Northwest Arkansas Democrat-Gazette

Singer Anita Pointer dies at 74

She and her sisters formed Grammy-winning pop group

- ALEX TRAUB

Anita Pointer, vocalist of her family band the Pointer Sisters, died Saturday in Beverly Hills, Calif. She was 74.

The cause was cancer, her publicist, Roger Neal, said.

The Pointer Sisters occupied a middle point in pop history between the doo-wop innocence of the Ronettes and the stilettoed girl power of Destiny’s Child.

The group started with four Pointer Sisters — Anita, Ruth, Bonnie and June — and became a trio when Bonnie left to pursue a solo career in 1977. Anita sang lead on all three of the group’s Top 40 hits in its original incarnatio­n, including the breakout hit “Yes We Can Can” from its 1973 self-titled debut album. It reached No. 11 on the charts that year.

The Pointer women performed wearing secondhand clothes that could have been worn to church in the 1940s — and they sometimes even sourced their wardrobe from their mother’s church friends.

They won their first Grammy, unusually for a Black group of the time, in the best country vocal performanc­e by a duo or group category, for the 1974 song “Fairytale,” written by Anita and Bonnie.

Working outside her family band in 1986, Anita achieved a crossover hit in a duet with country singer Earl Thomas Conley, “Too Many Times.” The two performed the song at an improbable venue for Conley: the R&B television show “Soul Train.”

The Pointer Sisters charted a new course when Bonnie left the group. Its 1978 rendition of Bruce Springstee­n’s song “Fire,” reached No. 2 on the charts.

By 1982, the group had arrived at a largely new style with “I’m So Excited.” On lead vocals, Anita belted lyrics about “those pleasures in the night,” and the group came out with a racy music video to match. The song spent 40 weeks on the Hot 100 chart.

Anita sang backup on other Pointer Sisters hits, with June in lead for “Jump (For My Love),” which won the duo or group pop performanc­e Grammy in 1985, and Ruth led on “Automatic,” which won the vocal arrangemen­t for two or more voices award at that year’s ceremony.

“That’s something I would always hate to see — somebody trying to out-sing the other person,” Anita said in a discussion of her career posted on YouTube in 2015. “Everybody did their best. I never felt like we were competing onstage.”
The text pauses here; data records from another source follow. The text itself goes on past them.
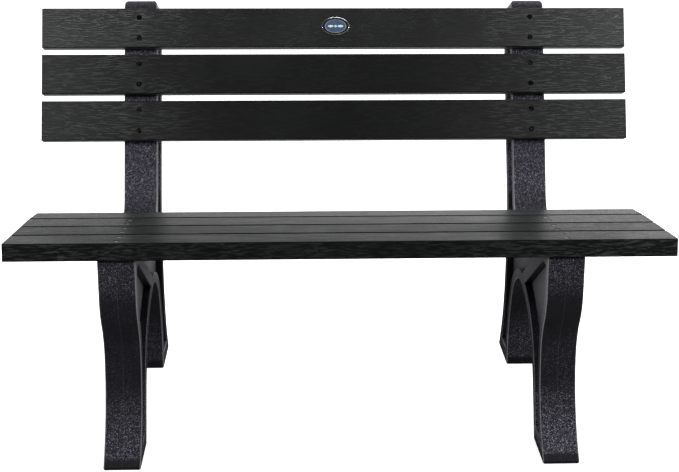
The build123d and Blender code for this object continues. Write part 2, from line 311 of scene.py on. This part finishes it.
PLAIN_SLAT = (0.1, 0.29, 0.0007, 0.1)
finishes = {
    "seat_plank_front": (0.35, 0.16, 0.001, 1.0),
    "seat_plank_front_middle": (0.3, 0.115, 0.001, 0.9),
    "seat_plank_rear_middle": (0.3, 0.19, 0.001, 0.9),
    "seat_plank_rear": (0.4, 0.29, 0.001, 0.6),
    "back_slat_lower": PLAIN_SLAT,
    "back_slat_middle": PLAIN_SLAT,
    "back_slat_upper": (0.15, 0.48, 0.0007, 0.1),
}
for count, (name, finish) in enumerate(finishes.items()):
    shift = (0.37 + 1.7 * count, 0.11 * count, 0.23 * count)
    paint([name], plank_material(name, shift, *finish))

# %% [markdown]
# ## Pebbled moulding skin
#
# The end frames are mouldings of recycled plastic. The mould is sand-blasted, so the skin
# is a field of small pebbles, with light specks that are partly the filler showing and partly
# painted glints.
#
# A Voronoi texture's cells make the pebbles, and each cell's random colour decides whether
# its pebble is a light one. A fine noise adds crumbs between them.

# %% The pebbles as a node group
pebbles, p_in, p_out = start_group(
    "pebbled_skin",
    [(VECTOR, "Place", None), (FLOAT, "Cells", 470.0)],
    [(FLOAT, "Height"), (FLOAT, "Specks"), (FLOAT, "Smooth")],
)
cell = node(
    pebbles, "ShaderNodeTexVoronoi", {"Vector": p_in["Place"], "Scale": p_in["Cells"]}
).outputs
dome = spread(pebbles, cell["Distance"], 0.05, 0.62, 1.0, 0.0)
chance = node(pebbles, "ShaderNodeSeparateColor", {0: cell["Color"]}).outputs[0]
light_ones = spread(pebbles, chance, 0.62, 0.92)
lit = math(pebbles, "MULTIPLY", math(pebbles, "MULTIPLY", light_ones, dome), 1.1)
crumbs = spread(pebbles, noise(pebbles, p_in["Place"], 620.0, 2.0, 0.6), 0.5, 0.68)
specks = math(pebbles, "MULTIPLY_ADD", crumbs, 0.45, lit, clamp=True)
smooth = spread(pebbles, noise(pebbles, p_in["Place"], 9.0, 3.0, 0.6), 0.4, 0.62)
finish_group(pebbles, p_out, {"Height": dome, "Specks": specks, "Smooth": smooth})

# %% [markdown]
# ## Zones of an end frame
#
# The middle of a leg and the toes are smoother and show fewer light specks, so they are darker:
# a painted shade where the leg faces away from the light. The rear leg shows few specks, the
# upright has a lighter skin up to its dark cap, and the sides from the arch's crown upwards are
# painted lighter, a painted light.
#
# Each zone is a mask that runs from 0 to 1 over a stretch of height or depth, so one mould
# skin can change from zone to zone without a seam. The masks sit in a group of their own.

# %% The zones as a node group
SMOOTH_FROM, SMOOTH_TO = 0.09, 0.33
TOE_TOP = 0.02
CROWN_FROM, CROWN_FULL = 0.17, 0.36
UPRIGHT_FRONT, SEAT_REAR = 0.08, 0.36
CAP_FROM = 0.745
REAR_FROM, REAR_FULL = 0.06, 0.16

zones, z_in, z_out = start_group(
    "frame_zones",
    [(VECTOR, "Place", None), (VECTOR, "Facing", None), (FLOAT, "Smooth", 0.5)],
    [(FLOAT, label) for label in ("Calm Shade", "Crown", "Sideways", "Upright", "Front")],
)
axes = node(zones, "ShaderNodeSeparateXYZ", {0: z_in["Place"]}).outputs
# painted shade: the mid-leg and the toes get fewer light specks, so they are darker where the leg faces
# away from the light
above = spread(zones, axes[2], SMOOTH_FROM - 0.05, SMOOTH_FROM + 0.06)
below = spread(zones, axes[2], SMOOTH_TO - 0.02, SMOOTH_TO + 0.03, 1.0, 0.0)
uneven = math(zones, "MULTIPLY_ADD", z_in["Smooth"], 0.1, 0.9)
calm_shade = math(zones, "MULTIPLY", math(zones, "MULTIPLY", above, below), uneven)
toe = spread(zones, axes[2], TOE_TOP - 0.006, TOE_TOP, 1.0, 0.0)
calm_shade = math(zones, "MAXIMUM", calm_shade, toe)
facing_x = node(zones, "ShaderNodeSeparateXYZ", {0: z_in["Facing"]}).outputs[0]
sideways = spread(zones, math(zones, "ABSOLUTE", facing_x), 0.5, 0.8)
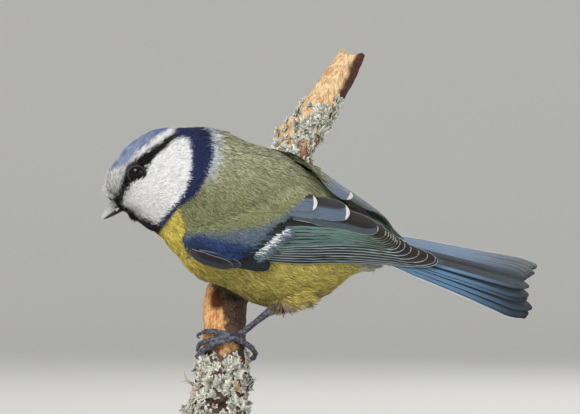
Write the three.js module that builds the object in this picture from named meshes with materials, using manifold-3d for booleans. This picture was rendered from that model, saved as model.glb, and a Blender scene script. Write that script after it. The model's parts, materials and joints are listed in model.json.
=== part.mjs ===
// A blue tit at life size, gripping a broken lichened branch that a plain display stand holds up.
// Millimetres, +Z up. The bird faces -X and shows its left side to -Y.
// The origin is the middle of the base's underside.
import * as THREE from "three";
import { mergeVertices } from "three/addons/utils/BufferGeometryUtils.js";
import Module from "manifold-3d";

const wasm = await Module();
wasm.setup();

const DEG = Math.PI / 180;
const GAP = 0.32; // clearance between neighbouring nodes
const V = (x, y, z) => new THREE.Vector3(x, y, z);

// Driving sizes of the pose
const TRUNK_CENTRE = V(0, 0, 79.5);
const TRUNK_PITCH = 12; // degrees that the tail end sinks below the breast
const TRUNK_ROLL = 33; // degrees that the back turns to the viewer
const HEAD_CENTRE = V(-25.6, 0, 91.4);
const NECK_CENTRE = V(-13.4, 0, 91.6);
const HEAD_PITCH = 40; // degrees that the bill points below level
const HEAD_YAW = 6; // degrees that the face turns to the viewer
const BLEND = 3.2; // radius with which the body's masses run into one another

// Materials
const material = (color, roughness = 0.85, metalness = 0) =>
  new THREE.MeshStandardMaterial({ color, roughness, metalness });
const LOOKS = {
  headWhite: material(0xdedede),
  collarNavy: material(0x2a3350),
  mantleGreen: material(0x94945f),
  wingBlue: material(0x5b7386),
  tailBlue: material(0x7493ad),
  thighGrey: material(0x8c8470),
  horn: material(0x3b3c40, 0.5),
  eyeBlack: material(0x080808, 0.1),
  legSlate: material(0x50555c, 0.6),
  claw: material(0x3c3a38, 0.45),
  bark: material(0x8a6a52, 0.9),
  standWood: material(0x2a211b, 0.45),
  steel: material(0xb0b0b0, 0.3, 1),
};

// Rigid frames: x runs to the tail on the trunk and to the bill on the head, z to the back
function frameAt(centre, pitch, roll, yaw = 0, backwards = false) {
  const m = new THREE.Matrix4().makeTranslation(centre.x, centre.y, centre.z);
  m.multiply(new THREE.Matrix4().makeRotationZ(yaw * DEG + (backwards ? Math.PI : 0)));
  m.multiply(new THREE.Matrix4().makeRotationY(pitch * DEG));
  m.multiply(new THREE.Matrix4().makeRotationX(roll * DEG));
  return m;
}
const NECK = frameAt(NECK_CENTRE, 14, 20);
const TRUNK = frameAt(TRUNK_CENTRE, TRUNK_PITCH, TRUNK_ROLL);
const HEAD = frameAt(HEAD_CENTRE, HEAD_PITCH, -8, HEAD_YAW, true);
const inFrame = (frame, x, y, z) => V(x, y, z).applyMatrix4(frame);
const wayIn = (frame, x, y, z) => V(x, y, z).transformDirection(frame);

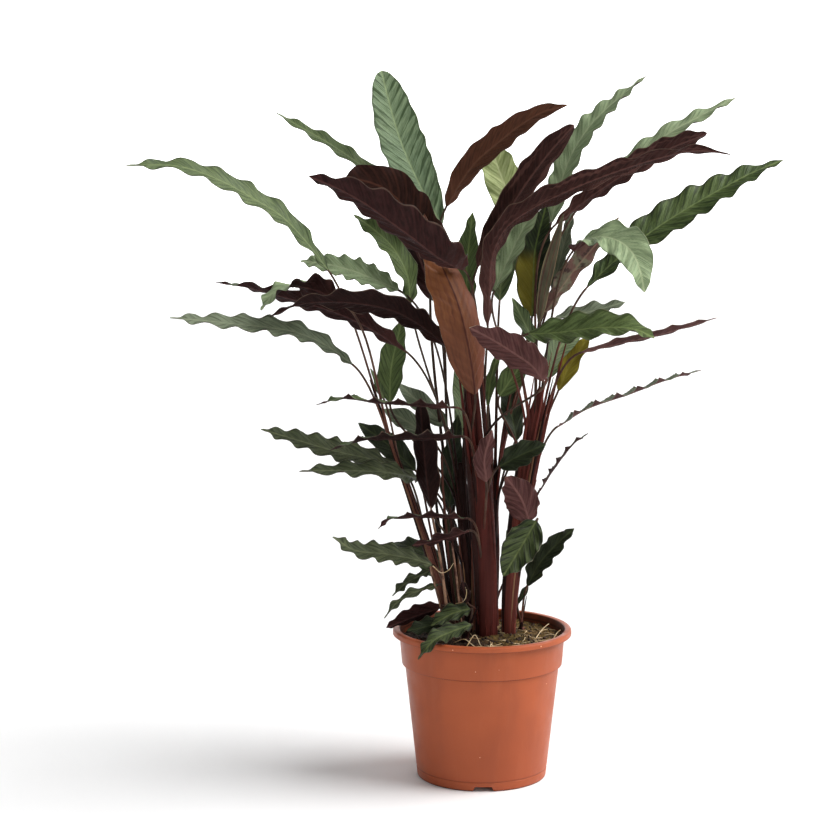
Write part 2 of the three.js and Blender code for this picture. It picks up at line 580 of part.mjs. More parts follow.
addNode('pot', potGeometry(), MATERIALS.pot);
addNode('soil', soilGeometry(), MATERIALS.soil);
const leaves = LEAVES.map(describedLeaf);
for (const [name, shoot] of Object.entries(SHOOTS)) {
  const own = leaves.filter((leaf) => leaf.shoot === name);
  addNode(`shoot_${name}`, shootGeometry(shoot, own), MATERIALS.stem);
}
for (const leaf of leaves) {
  if (!leaf.fused) addNode(leaf.name, bladeGeometry(leaf), MATERIALS.leaf);
}

export default plant;
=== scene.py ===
"""Looks of the potted calathea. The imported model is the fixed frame, and each piece keeps its node's form.

Lengths are in millimetres until a mesh is made, and Blender's are in metres. +Z is up and -Y is the front.
"""

import math
import random

import bpy
import numpy as np
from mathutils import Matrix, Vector, noise


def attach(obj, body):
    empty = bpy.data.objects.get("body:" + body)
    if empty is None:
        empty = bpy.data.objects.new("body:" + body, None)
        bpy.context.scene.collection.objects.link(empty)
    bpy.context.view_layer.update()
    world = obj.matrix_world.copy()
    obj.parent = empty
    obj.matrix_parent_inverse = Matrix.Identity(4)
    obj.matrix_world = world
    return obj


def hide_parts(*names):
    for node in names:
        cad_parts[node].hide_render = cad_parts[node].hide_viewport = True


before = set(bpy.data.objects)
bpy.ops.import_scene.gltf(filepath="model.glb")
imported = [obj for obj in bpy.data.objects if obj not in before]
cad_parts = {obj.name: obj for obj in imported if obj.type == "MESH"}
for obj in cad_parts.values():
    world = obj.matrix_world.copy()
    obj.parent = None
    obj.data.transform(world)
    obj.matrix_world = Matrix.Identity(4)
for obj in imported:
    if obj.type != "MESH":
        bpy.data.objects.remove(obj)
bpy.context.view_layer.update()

# ---- dimensions ----
MM = 0.001
SEED = 7

POT = {
    "sides": 160,
    "height": 176.3,
    "lip_radius": 105,
    "lip_height": 6.8,
    "collar_top": 98,
    "collar_bottom": 94,
    "body_top": 90.5,
    "foot_radius": 75.8,
    "ledge": 134,
    "wall": 2,
    "foot_height": 6,
    "foot_ring": 6,
    "centre_foot": 12,
    "groove_height": 11,
    "groove_depth": 0.7,
    "sharp": 50,  # edges that turn by more degrees than this stay sharp
}
NOTCHES = {"count": 3, "top": 19, "bottom": 25}
DRAINS = {"count": 6, "radius": 5, "circle": 45}
# Small moulding marks and splashes on the pot: degrees round from the front (plus is right),
# height and size.
SPECKS = [(-20, 172.2, 1.5), (38, 172.6, 1.8), (-6, 146, 1.3), (10, 148, 0.8), (-3, 42, 1.2), (55, 121, 1.1)]
SPECK_FORM = {"sink": 0.15, "rise": 0.45, "sides": 12, "rings": 4}

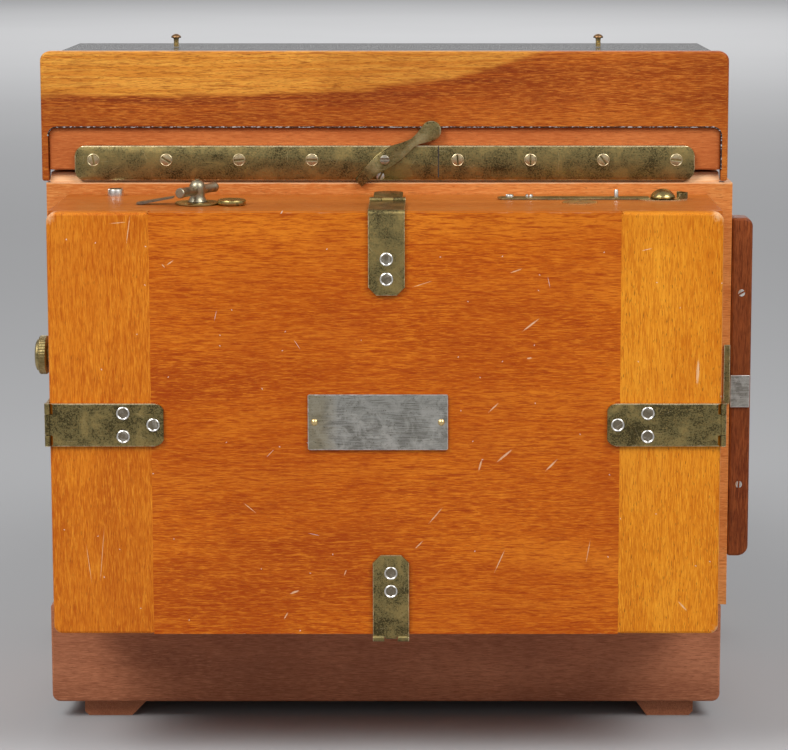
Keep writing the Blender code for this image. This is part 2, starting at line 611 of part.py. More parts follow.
def bellows_ring(bm, half, depth, inset):
    """Eight points round a rectangle with cut corners."""
    a, b, corner = half[0] - inset, half[1] - inset, 9
    points = ((a, b - corner), (a - corner, b), (corner - a, b), (-a, b - corner))
    points += ((-a, corner - b), (corner - a, -b), (a - corner, -b), (a, corner - b))
    return [bm.verts.new(at(x, depth, PLATE_CENTRE_Z + z)) for x, z in points]


def bridge(bm, ring, after):
    for n in range(len(ring)):
        following = (n + 1) % len(ring)
        bm.faces.new((ring[n], ring[following], after[following], after[n]))


def carriage(m):
    board = box("carriage", (-RAIL_X[0] + GAP, RAIL_X[0] - GAP), CARRIAGE, CARRIAGE_Z, m["cherry"])
    join(board, prism("rack", rack_outline(), -6, 6, "x"))
    opening = (118, 205)
    standard_z = (CARRIAGE_Z[1] + GAP, STANDARD_TOP)
    frame = box("front_frame", (-STANDARD_HALF, STANDARD_HALF), STANDARD, standard_z, m["cherry"])
    cut(frame, box("front_opening", (-60, 60), (STANDARD[0] - 5, STANDARD[1] + 5), opening))
    depths = (STANDARD[1] - 4, PANEL[1] + 2)
    for name, sign in (("left", -1), ("right", 1)):
        guide = sorted((sign * (PANEL_HALF + 0.5), sign * (PANEL_HALF + 9)))
        join(frame, box(f"panel_guide_{name}", guide, depths, (60, STANDARD_TOP - 2)))
    move_origin([board, frame], at(0, STANDARD[0], CARRIAGE_Z[0]))


def rack_outline():
    """The rack's side view: trapezoid teeth pointing down, a gap centred over the pinion at rest."""
    pitch = math.pi * TOOTH_MODULE
    root, tip = RACK_PITCH_Z + 1.3, RACK_PITCH_Z - 0.8
    first = PINION_DEPTH + pitch / 2 - 2 * pitch
    last = CARRIAGE[1] - 3
    points = [(first - 1.2, CARRIAGE_Z[0] + 2), (first - 1.2, root)]
    centre = first
    while centre < last:
        points += [(centre - 0.9, root), (centre - 0.3, tip), (centre + 0.3, tip), (centre + 0.9, root)]
        centre += pitch
    return points + [(last + 1, root), (last + 1, CARRIAGE_Z[0] + 2)]


def pinion(m):
    centre = (PINION_DEPTH, PINION_Z)
    knob_low, knob_high = KNOB_X
    profile = [(0, -knob_high)]
    side = ((8.0, knob_high), (9.5, knob_high - 1.4), (9.5, knob_low + 1), (4.5, knob_low))
    side += ((3, knob_low - 6),)
    profile += [(r, -h) for r, h in side] + [(r, h) for r, h in side[::-1]] + [(0, knob_high)]
    shaft = turned("focus_pinion", profile, centre, "x", m["brass"])
    join(shaft, prism("pinion_teeth", pinion_outline(centre), -5, 5, "x"))
    move_origin([shaft], at(0, *centre))


def pinion_outline(centre):
    """Twelve trapezoid teeth, one of them straight up at rest."""
    points = []
    for n in range(PINION_TEETH):
        middle = 90 + 360 * n / PINION_TEETH
        for offset, radius in ((-9, PITCH_RADIUS - 1.3), (-3, PITCH_RADIUS + 0.8), (3, PITCH_RADIUS + 0.8)):
            points += arc(centre, radius, middle + offset, middle + offset, 1)[:1]
        points += arc(centre, PITCH_RADIUS - 1.3, middle + 9, middle + 9, 1)[:1]
    return points


def lens(m):
    board = box("lens_board", (-PANEL_HALF, PANEL_HALF), PANEL, PANEL_Z, m["mahogany"])
    soften(board, 0.8)
    axis = (0, PLATE_CENTRE_Z)
    cut(board, rod("lens_hole", 25.0, PANEL[0] - 5, PANEL[1] + 5, axis, "y", steps=32))
    flange = PANEL[1] + GAP
    profile = ((BARREL_BORE, PANEL[0]), (24.6, PANEL[0]), (24.6, flange), (37, flange), (37, flange + 2.5))
    profile += ((BARREL, flange + 4), (BARREL, 300), (28.5, 302), (28.5, 305), (BARREL, 307))
    profile += ((BARREL, BARREL_FRONT), (BARREL - 1.5, BARREL_FRONT), (BARREL_BORE, 318))
    barrel = turned("lens_barrel", profile, axis, "y", m["bright"])
    slot = (STOP_DEPTH - 1.3, STOP_DEPTH + 1.3)
    cut(barrel, box("stop_slot", (-15, 15), slot, (PLATE_CENTRE_Z + 5, PLATE_CENTRE_Z + 40)))
    glass_pieces = []
    for name, low, high, bulge in (("front_glass", 308, 313, 2.5), ("rear_glass", 266, 270, -2.0)):
        centre = high + bulge if bulge > 0 else low + bulge
        flat, curved = (low, high) if bulge > 0 else (high, low)
        edge = BARREL_BORE - GAP
        shape = ((0, flat), (edge, flat), (edge, curved), (10, curved + bulge * 0.75), (0, centre))
        glass_pieces.append(turned(name, shape, axis, "y", m["glass"]))
    stop_z = (PLATE_CENTRE_Z - 13, PLATE_CENTRE_Z + 36)
    outline = rounded((-13.5, stop_z[0]), (13.5, stop_z[1]), (2, 2, 5, 5))
    stop = prism("waterhouse_stop", outline, STOP_DEPTH - 0.6, STOP_DEPTH + 0.6, "y", m["steel"])
    cut(stop, rod("stop_aperture", 6.0, STOP_DEPTH - 3, STOP_DEPTH + 3, axis, "y", steps=32))
    cap_shape = ((0, CAP_FRONT), (28, CAP_FRONT), (29.5, CAP_FRONT - 1.5), (29.5, 311), (BARREL + 0.4, 311))
    cap_shape += ((BARREL + 0.4, 328.4), (0, 328.4))
    cap = turned("lens_cap", cap_shape, axis, "y", m["leather"])
    move_origin([board, barrel, *glass_pieces, stop, cap], at(0, PANEL[1], PLATE_CENTRE_Z))


def main():
    clear_scene()
    m = make_materials()
    camera_back(m)
    camera_box(m)
    strip_and_latch(m)
    holder_frame(m)
    dark_slide(m)
    lock_knob(m)
    case(m)
    door(m)
    side_hasp("left", -1, HOLDER_X - CASE_HALF + HASP_LENGTH - KNUCKLE_OUT, m)
    side_hasp("right", 1, HOLDER_X + CASE_HALF - HASP_LENGTH + KNUCKLE_OUT, m)
    top_hasp(m)
    bottom_hasp(m)
    film_path(m)
    bellows(m)
    carriage(m)
    pinion(m)
    lens(m)


main()
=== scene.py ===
"""The looks of a whole-plate view camera with a roll holder on its back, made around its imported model.

Places are in millimetres in the model's own frame: +X right, +Y from the holder towards the lens, +Z up.
"""

import json
import math

import bmesh
import bpy
from mathutils import Matrix, Vector


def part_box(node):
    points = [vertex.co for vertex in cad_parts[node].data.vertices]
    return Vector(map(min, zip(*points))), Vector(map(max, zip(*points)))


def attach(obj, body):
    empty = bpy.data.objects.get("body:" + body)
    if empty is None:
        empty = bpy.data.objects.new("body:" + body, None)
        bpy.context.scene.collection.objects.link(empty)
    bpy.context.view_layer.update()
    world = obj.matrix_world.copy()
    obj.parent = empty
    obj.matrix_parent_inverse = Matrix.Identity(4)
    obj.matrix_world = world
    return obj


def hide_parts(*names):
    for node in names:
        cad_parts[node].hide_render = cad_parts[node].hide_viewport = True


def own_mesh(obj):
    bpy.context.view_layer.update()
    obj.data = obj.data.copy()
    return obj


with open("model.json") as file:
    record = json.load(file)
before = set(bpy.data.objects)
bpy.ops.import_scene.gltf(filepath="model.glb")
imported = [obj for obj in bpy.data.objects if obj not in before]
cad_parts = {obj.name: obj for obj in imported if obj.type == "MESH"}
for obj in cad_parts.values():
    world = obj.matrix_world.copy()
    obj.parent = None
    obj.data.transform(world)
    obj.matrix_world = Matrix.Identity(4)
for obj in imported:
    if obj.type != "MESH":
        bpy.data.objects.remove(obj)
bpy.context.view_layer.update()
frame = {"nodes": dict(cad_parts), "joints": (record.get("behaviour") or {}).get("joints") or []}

MM = 0.001

# Camera, in metres and degrees
CAMERA_PLACE = (0.0226, -1.4431, 0.3917)
CAMERA_DOWN = 8.285
CAMERA_TURN = 0.016
LENS = 127.87
SHIFT = (-0.05, -0.08)

# Colours, linear
RAW_WOOD = (0.80, 0.60, 0.38)
GRIME = (0.035, 0.014, 0.006)
CHIP = (0.74, 0.74, 0.72)


def span(node):
    """The lowest and highest corner of a node of the model, in millimetres."""
    low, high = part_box(node)
    return low / MM, high / MM


def middle(node):
    low, high = span(node)
    return (low + high) / 2


def frame_axis(joint):
    """A point on a joint's axis, in millimetres."""
    found = next(entry for entry in frame["joints"] if entry["name"] == joint)
    return Vector(found["pos_m"]) / MM


# ---------------------------------------------------------------- node graphs for the materials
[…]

Anita Marie Pointer was born Jan. 23, 1948, in Oakland, Calif. Her father, the Rev. Elton Pointer, and her mother, Sarah Elizabeth Silas Pointer, ministered to a small congregati­on. The six Pointer children sang in choir throughout their childhoods, gaining vocal training that would help the girls harmonize when they formed their own group.

Elton and Sarah came from Arkansas, and Anita fell in love with her grandparen­ts’ home in the town of Prescott, where she attended fifth, seventh and 10th grades. She attended a racially segregated school, was forced to sit in the balcony of the movie theater and once picked cotton for money.

She graduated from Oakland Technical High School in 1965 and was hired as a legal secretary. In 1968, she saw Bonnie and June sing to a crowd in San Francisco.

“I sat in that audience, and I cried, and I sang along. The next day, I quit my job,” she told Collector’s Weekly in 2015.

The sisters soon became a backup group for musicians in the San Francisco area like Taj Mahal. Once, they were warned about upstaging a musical act they were supposed to be supporting. They began recording their own music.

In addition to music, Anita amassed a notable collection of objects charting Black American history, including artifacts of slavery, segregatio­n and racist caricature.

“This reminds me that everybody don’t love you and that you have to prove them wrong,” Pointer told Collector’s Weekly. “The artists tried to depict Black people in an insulting way, but I think big lips and big booties are beautiful.”

Pointer’s two marriages ended in divorce. Her daughter, Jada, from her first marriage, died of cancer in 2003. June died in 2006 and Bonnie died in 2020. Pointer is survived by her sister Ruth; her brothers, Aaron and Fritz; and a granddaugh­ter.

As she aged, the band kept performing well into the 21st century.